Messaggio INPS del 17.09.2019, n. 3359. Compatibilità tra la titolarità di cariche sociali nell’ambito di società di capitali e lo svolgimento di attività di lavoro subordinato.

Con il Messaggio n. 3359 del 2019 l’INPS ha fatto il punto sulla questione della compatibilità tra la titolarità di cariche sociali e l’instaurazione, tra la società e la persona fisica che la amministra, di un autonomo e diverso rapporto di lavoro subordinato.

L’Istituto, con Circolare n. 179 del 1989 “Accertamenti e valutazione della sussistenza del rapporto di lavoro subordinato”, aveva escluso in linea di massima che per “i presidenti, gli amministratori unici ed i consiglieri delegati” potesse essere riconosciuto un rapporto di lavoro subordinato valido con la medesima società. Tale orientamento era stato revisionato con messaggio n. 12441 dell’8.06.2011 dalla stessa INPS che aveva riconosciuto la possibilità di instaurazione di un rapporto di lavoro subordinato tra la società cooperativa ed il presidente della stessa.

La Corte di Cassazione, a partire dagli anni ’90, si è espressa più volte sulla questione, disponendo in via di principio che la carica di presidente, in sé considerata, non è incompatibile con lo status di lavoratore subordinato, poiché anche il presidente della società può essere soggetto alle direttive, alle decisioni ed al controllo dell’organo giudiziale. Ciò anche nel caso in cui ci sia stato un eventuale conferimento di rappresentanza al presidente, purché tale delega non estenda allo stesso i diversi poteri deliberativi.

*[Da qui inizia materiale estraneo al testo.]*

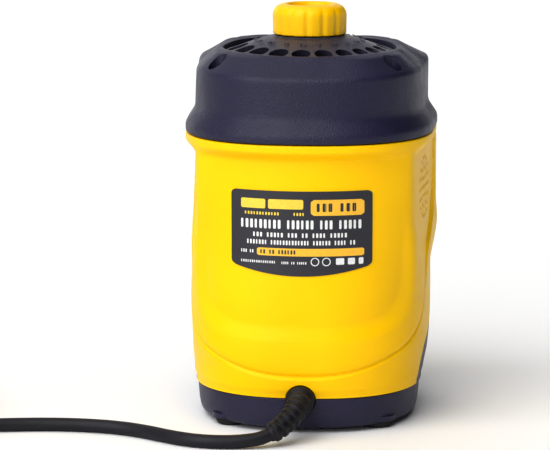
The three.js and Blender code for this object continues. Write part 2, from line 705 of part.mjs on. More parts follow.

Situazione diversa nell’ipotesi dell’amministratore unico della società, in quanto detentore del potere di esprimere da solo la volontà propria dell’ente sociale, come anche dei poteri di controllo, di comando e di disciplina. La Cassazione, in questo caso, ha espresso il principio di non compatibilità tra la qualità di lavoratore dipendente di una società e la carica di amministratore unico della stessa.

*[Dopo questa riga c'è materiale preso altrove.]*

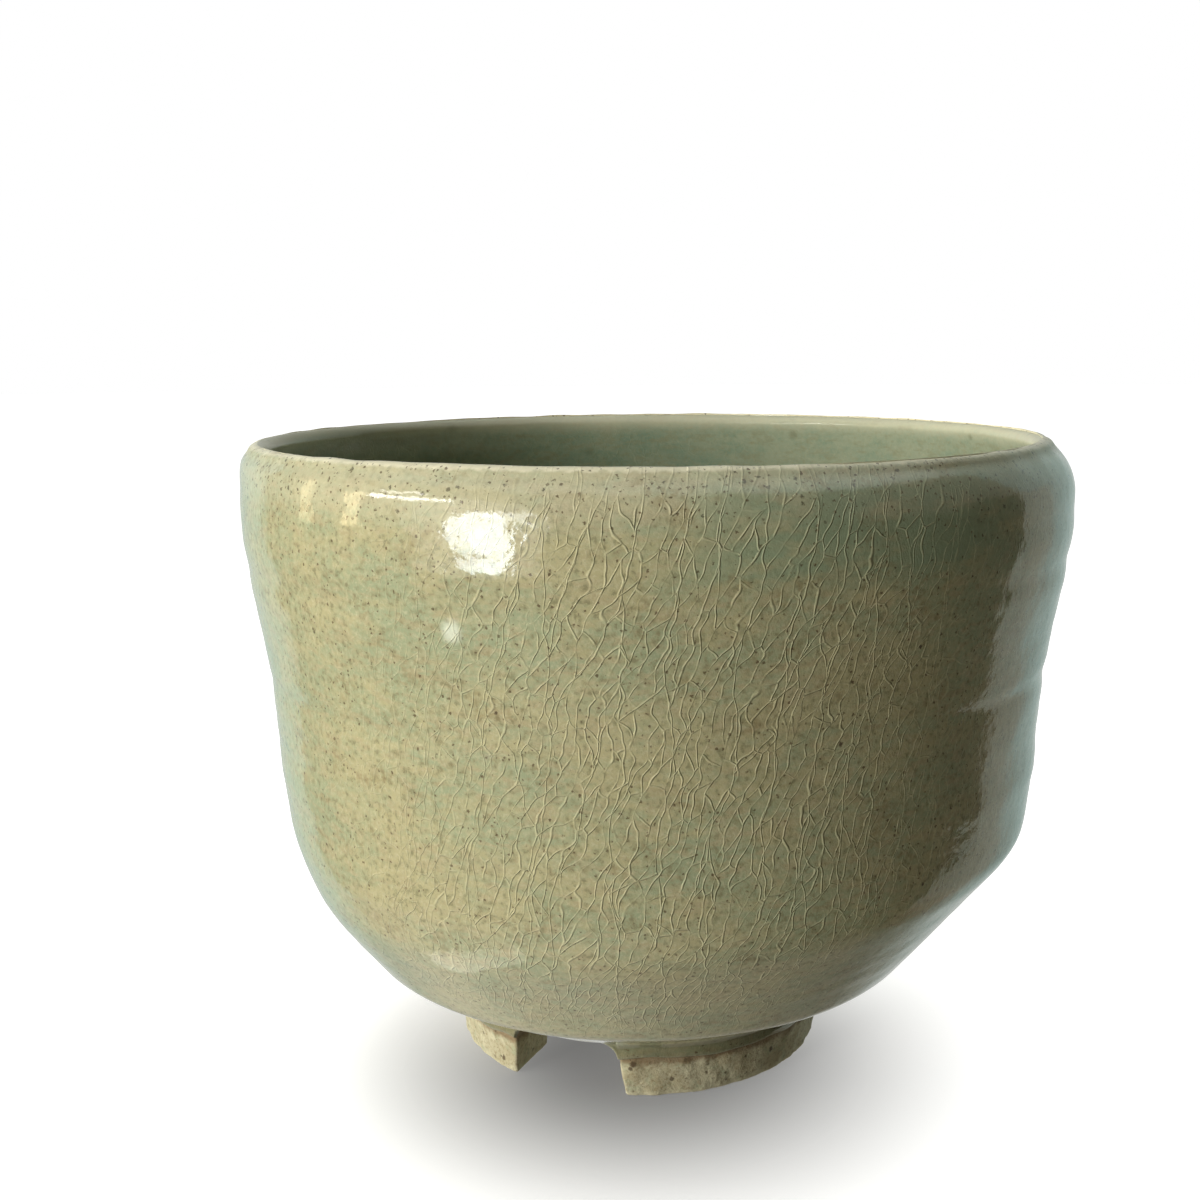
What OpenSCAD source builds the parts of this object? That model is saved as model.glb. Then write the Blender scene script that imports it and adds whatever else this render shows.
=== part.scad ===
// Hand-thrown matcha bowl (chawan) with a split foot ring.
// Origin: on the axis of the wall, in the plane that the foot stands on.
// +Z is up, and the two notches in the foot ring open towards -Y and +Y.

/* [Bowl] */
// Height from the table to the top of the lip
bowl_h = 91.3; // [88:0.1:95]
// Widest diameter, over the glaze at the shoulder
bowl_d = 120.3; // [117:0.1:124]
// Diameter of the crest of the lip
lip_d = 113; // [111:0.2:115]
// Thickness of the lip over its glaze
lip_t = 3.2; // [2.6:0.1:4]
// Height of the inside floor above the table
floor_h = 15; // [14:0.5:17]

/* [Wall] */
// Thickness of the glazed wall at mid height
wall_t = 4.5; // [4:0.1:6]
// Thickness of each coat of glaze
glaze_t = 0.6; // [0.4:0.1:0.8]

/* [Trimming] */
// Distance from the wall's axis to the axis that the underside and foot were trimmed on
trim_shift = 2.5; // [0:0.1:3]
// Direction of that shift, in degrees anticlockwise from +X
trim_shift_a = 205; // [0:5:355]
// Radius of the knee between the trimmed cone and the flatter underside
knee_r = 40.6; // [39.6:0.1:42.6]
// Height of that knee above the table
knee_h = 15.5; // [14.5:0.1:17]
// Slope of the trimmed cone, from the horizontal, in degrees
cone_slope = 51; // [47:1:55]

/* [Foot ring] */
// Outer diameter of the foot ring at the table
foot_d = 54.4; // [50:0.2:56]
// Width of the foot ring at the table
foot_w = 9.5; // [8:0.1:10.5]
// Height at which the outside of the foot turns into the underside
foot_h = 9.2; // [9.2:0.1:9.8]
// Depth of the hollow inside the foot ring
recess_h = 8.5; // [7.5:0.1:8.5]
// Height at which the outer glaze ends on the side of the foot
glaze_end_h = 6; // [5:0.5:7.5]
// Width of each notch
notch_w = 16; // [10:0.5:18]
// Radius of the notch's upper corners
notch_corner_r = 2.8; // [1:0.1:4]

/* [Hidden] */

$fn = 128;
curve_steps = 4;
corner_steps = 5;
past = 1;

shoulder_r = bowl_d / 2;
foot_r = foot_d / 2;
recess_r = foot_r - foot_w;
recess_taper = 0.6;
recess_fillet = 2.4;
foot_flare = 1.2;
foot_fillet = 1.2;
foot_edge_r = 0.5;
knee_round = 6;

lip_r = lip_t / 2;
lip_centre = [lip_d / 2, bowl_h - lip_r];
lip_step = 8;
lip_outer_a = 26;
lip_inner_a = 170;

// Outside of the thrown wall: share of the shoulder radius, share of the height
OUTER_STATIONS = [
    [0.749, 0.175],
    [0.841, 0.263],
    [0.906, 0.372],
    [0.929, 0.482],
    [0.942, 0.613],
    [0.972, 0.745],
    [0.997, 0.854],
    [1.000, 0.904],
    [0.988, 0.964],
];

// Inside of the wall, from the lip down: extra thickness over wall_t, share of the height
INNER_STATIONS = [
    [-0.1, 0.950],
    [-0.1, 0.895],
    [-0.1, 0.830],
    [-0.1, 0.735],
    [0.0, 0.625],
    [0.4, 0.515],
    [1.0, 0.420],
    [2.2, 0.330],
];

// Inside of the floor, from the wall to the middle: radius, rise above floor_h
FLOOR_STATIONS = [
    [40.2, 9.0],
    [32.5, 4.6],
    [21.0, 1.3],
    [9.0, 0.0],
];

function spline_point(a, b, c, d, t) =
    b + t * ((c - a) + t * ((2 * a - 5 * b + 4 * c - d) + t * (3 * (b - c) + d - a))) / 2;

// Smooth curve through the points p, without its last point
function spline(p) =
    let (last = len(p) - 1)
    [for (i = [0 : last - 1], j = [0 : curve_steps - 1])
        spline_point(
            i == 0 ? 2 * p[0] - p[1] : p[i - 1],
            p[i],
            p[i + 1],
            i + 2 > last ? 2 * p[last] - p[last - 1] : p[i + 2],
            j / curve_steps)];

// Arc of radius r that rounds the corner b between a and c
function corner(a, b, c, r) =
    let (
        u = (a - b) / norm(a - b),
        v = (c - b) / norm(c - b),
        half = acos(u * v) / 2,
        centre = b + (u + v) / norm(u + v) * r / sin(half),
        from = b + u * r / tan(half) - centre,
        to = b + v * r / tan(half) - centre,
        turn = 180 - 2 * half)
    [for (i = [0 : corner_steps])
        let (t = i / corner_steps)
        centre + (sin((1 - t) * turn) * from + sin(t * turn) * to) / sin(turn)];

// The line p moved sideways by d, to the left of its direction of travel
function inset(p, d) =
    [for (i = [0 : len(p) - 1])
        let (t = p[min(i + 1, len(p) - 1)] - p[max(i - 1, 0)])
        p[i] + d * [-t[1], t[0]] / norm(t)];

function lip_point(a) = lip_centre + lip_r * [cos(a), sin(a)];

// Outside radius of the thrown wall at a share of the height
function wall_r(share) = shoulder_r * lookup(share, [for (s = OUTER_STATIONS) [s[1], s[0]]]);

outer_curve = spline(concat(
    [for (s = OUTER_STATIONS) [s[0] * shoulder_r, s[1] * bowl_h]],
    [lip_point(lip_outer_a)]));
lip_curve = [for (a = [lip_outer_a : lip_step : lip_inner_a - 1]) lip_point(a)];
inner_curve = spline(concat(
    [lip_point(lip_inner_a)],
    [for (s = INNER_STATIONS) [wall_r(s[1]) - wall_t - s[0], s[1] * bowl_h]],
    [for (s = FLOOR_STATIONS) [s[0], floor_h + s[1]]]));
section = concat(outer_curve, lip_curve, inner_curve);
crest = len(outer_curve) + (90 - lip_outer_a) / lip_step;

// The section's outside and inside, each meeting at the crest of the lip
function outside(d) = [for (i = [0 : crest]) inset(section, d)[i]];
function inside(d) = concat([for (i = [crest : len(section) - 1]) inset(section, d)[i]], [[0, floor_h - d]]);

// Outside of the trimmed clay, from the table up, about the trimming's axis
foot_edge = [foot_r, 0];
foot_neck = [foot_r + foot_flare, foot_h];
knee = [knee_r, knee_h];
cone_end = knee + (shoulder_r - knee_r + trim_shift + past) * [1, tan(cone_slope)];
trim_line = concat(
    [foot_edge],
    corner(foot_edge, foot_neck, knee, foot_fillet),
    corner(foot_neck, knee, cone_end, knee_round),
    [cone_end]);

// Moves its children from the wall's axis to the axis of the trimming
module on_trim_axis() {
    translate(trim_shift * [cos(trim_shift_a), sin(trim_shift_a), 0])
        children();
}

// Solid of the thrown wall, filled, with its surface d below the glaze
module thrown_form(d) {
    line = outside(d);
    rotate_extrude()
        polygon(concat([[0, 0], [line[0][0], 0]], line, [[0, line[crest][1]]]));
}

// Solid that the trimming leaves, above height z, with its surface d below the glaze
module trimmed_form(d, z) {
    line = inset(trim_line, d - glaze_t);
    end = line[len(line) - 1];
    on_trim_axis()
        intersection() {
            rotate_extrude()
                polygon(concat([[0, line[0][1]]], line, [[end[0], bowl_h + past], [0, bowl_h + past]]));
            translate([0, 0, z])
                cylinder(h = bowl_h, r = bowl_d);
        }
}

// The whole outside above height z, filled
module outer_form(d, z) {
    intersection() {
        thrown_form(d);
        trimmed_form(d, z);
    }
}

// Space inside the bowl, with its surface d below the glaze
module cavity(d) {
    line = inside(d);
    rotate_extrude()
        polygon(concat(line, [[0, bowl_h + past], [line[0][0], bowl_h + past]]));
}

module notch_outline() {
    half = notch_w / 2;
    flat = half - notch_corner_r;
    side_h = recess_h - notch_corner_r;
    translate([-half, -past])
        square([notch_w, side_h + past]);
    translate([-flat, -past])
        square([2 * flat, recess_h + past]);
    for (side = [-1, 1])
        translate([side * flat, side_h])
            circle(notch_corner_r);
}

// The straight cut across the foot ring that leaves a notch on each side
module notches() {
    on_trim_axis()
        rotate([90, 0, 0])
            linear_extrude(2 * knee_r, center = true)
                notch_outline();
}

// Foot ring before the notches are cut, up to the underside of the bowl
module foot_ring() {
    inner_edge = [recess_r, 0];
    inner_top = [recess_r - recess_taper, recess_h];
    side = (foot_neck - foot_edge) / foot_h;
    on_trim_axis()
        rotate_extrude()
            polygon(concat(
                [foot_edge + recess_h * side],
                corner(foot_neck, foot_edge, inner_edge, foot_edge_r),
                corner(foot_edge, inner_edge, inner_top, foot_edge_r),
                corner(inner_edge, inner_top, [0, recess_h], recess_fillet)));
}

// The half of the notched ring on one side: -1 is towards -X
module foot_segment(side) {
    intersection() {
        difference() {
            foot_ring();
            notches();
        }
        on_trim_axis()
            translate([side * shoulder_r, 0, recess_h / 2])
                cube([bowl_d, bowl_d, 2 * recess_h], center = true);
    }
}

module bowl_body() {
    color("#b9a583")
        difference() {
            outer_form(glaze_t, recess_h);
            cavity(glaze_t);
        }
}

module foot_left() {
    color("#a8977a")
        foot_segment(-1);
}

module foot_right() {
    color("#a8977a")
        foot_segment(1);
}

module outer_glaze() {
    color("#a9aa84")
        difference() {
            outer_form(0, glaze_end_h);
            outer_form(glaze_t, glaze_end_h - past);
            translate([0, 0, lip_centre[1]])
                cylinder(h = lip_t, d = lip_d);
            notches();
        }
}

module inner_glaze() {
    inner = inside(0);
    outer = inside(glaze_t);
    last = len(outer) - 1;
    color("#8d9c86")
        rotate_extrude()
            polygon(concat(inner, [for (i = [0 : last]) outer[last - i]]));
}

bowl_body();
foot_left();
foot_right();
outer_glaze();
inner_glaze();
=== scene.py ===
"""Matcha bowl in crackled celadon: visual model, floor, light and camera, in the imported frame.

Lengths are in millimetres until a mesh is made, and heights are above the table. Each CAD solid is
replaced by a mesh of the same shape that also has the ridges, dents and uneven edges of hand work.
"""

import math

import bmesh
import bpy
import numpy as np
from mathutils import Matrix, Vector


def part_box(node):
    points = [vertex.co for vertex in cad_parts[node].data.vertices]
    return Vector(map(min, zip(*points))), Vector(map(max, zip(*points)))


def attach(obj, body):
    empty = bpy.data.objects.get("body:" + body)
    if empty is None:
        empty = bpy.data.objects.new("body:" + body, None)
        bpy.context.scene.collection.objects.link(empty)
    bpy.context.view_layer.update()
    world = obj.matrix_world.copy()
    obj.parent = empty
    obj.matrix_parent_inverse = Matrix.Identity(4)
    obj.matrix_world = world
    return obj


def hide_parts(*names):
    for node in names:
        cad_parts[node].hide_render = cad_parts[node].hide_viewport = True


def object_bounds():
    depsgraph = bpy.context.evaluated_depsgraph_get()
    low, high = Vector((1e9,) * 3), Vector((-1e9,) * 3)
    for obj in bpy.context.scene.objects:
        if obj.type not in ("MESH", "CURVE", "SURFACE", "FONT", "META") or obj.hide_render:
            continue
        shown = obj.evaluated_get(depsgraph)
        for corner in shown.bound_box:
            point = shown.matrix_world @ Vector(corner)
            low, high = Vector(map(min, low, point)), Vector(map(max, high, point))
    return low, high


MM = 0.001
FULL_TURN = 2 * math.pi

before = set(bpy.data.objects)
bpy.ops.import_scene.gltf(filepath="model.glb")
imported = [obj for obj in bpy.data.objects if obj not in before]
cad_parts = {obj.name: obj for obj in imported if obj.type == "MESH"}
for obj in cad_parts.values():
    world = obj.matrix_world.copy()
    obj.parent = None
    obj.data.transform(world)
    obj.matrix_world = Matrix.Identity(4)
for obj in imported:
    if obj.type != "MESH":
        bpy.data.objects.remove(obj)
cad_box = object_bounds()
top_z = cad_box[1].z / MM
shoulder_r = (cad_box[1].y - cad_box[0].y) / 2 / MM
foot_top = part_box("foot_left")[1].z / MM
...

Per quanto riguarda la figura dell’amministratore delegato è necessario tenere in considerazione la delega conferitagli dal consiglio di amministrazione. Se l’amministratore è munito di delega generale con facoltà di agire senza il consenso del consiglio di amministrazione ne consegue la sua incompatibilità ad intrattenere un valido rapporto di lavoro subordinato con la società. Diversamente, se ha solamente potere di rappresentanza o limitate deleghe può intrattenere con la società un rapporto di lavoro subordinato.

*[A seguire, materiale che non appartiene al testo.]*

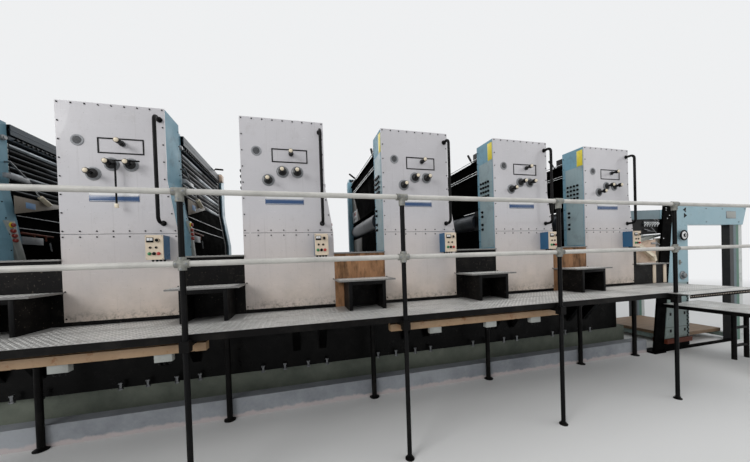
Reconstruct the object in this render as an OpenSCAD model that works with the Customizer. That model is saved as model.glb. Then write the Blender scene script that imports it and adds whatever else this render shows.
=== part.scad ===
// A sheet-fed offset printing press: a row of like printing units on a raised bed,
// an operator's walkway with a handrail along the front, and a feeder at the right end.
// X runs along the press towards the feeder, Y runs from the operator's side to the far side.
// Sizes are in millimetres, and the floor is z = 0.

/* [Printing units] */
// Distance from one unit to the next
unit_pitch = 1490; // [1440:10:1600]
// Width of a unit's front panel at the bottom
unit_w = 911; // [880:1:960]
// Width of a unit's front panel at the top
unit_top_w = 836; // [800:1:860]
// Height of a front panel from its foot to its top
unit_h = 1965; // [1920:5:2100]
// Height above the panel's foot of the seam between the two panels
seam_h = 782; // [770:1:800]
// Height above the panel's foot at which the right edge starts to slant
flare_h = 1286; // [1200:1:1350]
// Thickness of a front panel over its folded edges
panel_t = 14; // [10:1:20]
// Depth of the housing on the operator's side
hood_d = 335; // [300:5:360]
// Depth of the housing on the far side
far_hood_d = 180; // [150:5:220]
// Sheet thickness of the housings
hood_t = 8; // [4:1:12]

/* [Side frames] */
// Thickness of a side frame
frame_t = 130; // [100:5:150]
// Clear width between the two side frames
inner_w = 1465; // [1400:5:1600]
// Distance from a unit's edge to the edge of its side frame
frame_inset = 30; // [20:1:40]
// Distance from the top of the front panel down to the top of the side frame
frame_drop = 45; // [30:5:80]
// Diameter of the tie bars between the side frames
tie_d = 90; // [60:5:120]

/* [Impression cylinders] */
// Diameter of a cylinder's body
drum_d = 240; // [200:2:270]
// Diameter of its journals
journal_d = 110; // [90:2:130]
// Height of its axis above the panel's foot
drum_h = 972; // [960:1:990]
// Distance of its axis from the unit's left edge
drum_x = 112; // [105:1:130]
// Radial running clearance of a journal in its bore
journal_gap = 0.1; // [0.05:0.01:0.1]

/* [Ink rollers] */
// Number of rollers in a unit's bank
roller_count = 9; // [4:1:9]
// Diameter of a roller
roller_d = 50; // [36:1:52]
// Diameter of a roller's journals
roller_pin_d = 24; // [16:1:30]
// Distance between roller axes
roller_pitch = 56; // [54:1:60]

/* [Panel fittings] */
// Distance of the bare plate from the unit's left edge
plate_x = 223; // [200:1:260]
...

La configurazione di un rapporto di lavoro subordinato è, inoltre, da escludere con riferimento al socio unico.

Una volta stabilita l’astratta possibilità di instaurazione, tra la società e la persona fisica che la rappresenta e la gestisce, di un autonomo rapporto di lavoro subordinato, si dovrà accertare in concreto lo svolgimento di attività estranee alle funzioni inerenti al rapporto organico e se tali attività siano contraddistinte dai caratteri tipici della subordinazione.

La Cassazione ha inoltre individuato, in capo al soggetto che intende far valere il rapporto di lavoro subordinato, l’obbligo di fornire la prova del vincolo di subordinazione, ovverosia l’assoggettamento al potere direttivo, di controllo e disciplinare dell’organo di amministrazione della società.

L’INPS conclude affermando che la valutazione della compatibilità dello status di amministratore di società di capitali (il riferimento è alle sole tipologie di cariche ritenute in astratto ammissibili) con lo svolgimento di attività di lavoro subordinato presuppone l’accertamento in concreto, caso per caso, della sussistenza delle seguenti condizioni:

  • che il potere deliberativo (come regolato dall’atto costitutivo e dallo statuto), diretto a formare la volontà dell’ente, sia affidato all’organo (collegiale) di amministrazione della società nel suo complesso e/o ad un altro organo sociale espressione della volontà imprenditoriale il quale esplichi un potere esterno;
  • che sia fornita la rigorosa prova della sussistenza del vincolo della subordinazione (anche, eventualmente, nella forma attenuata del lavoro dirigenziale), ovverosia dell’assoggettamento del lavoratore interessato, nonostante la carica sociale, all’effettivo potere di supremazia gerarchica (potere direttivo, organizzativo, disciplinare, di vigilanza e di controllo) di un altro soggetto ovvero degli altri componenti dell’organismo sociale a cui appartiene;
  • che il soggetto svolga, in concreto, mansioni estranee al rapporto organico con la società; in particolare, deve trattarsi di attività che esulino e che pertanto non siano ricomprese nei poteri di gestione che discendono dalla carica ricoperta o dalle deleghe che gli siano state conferite.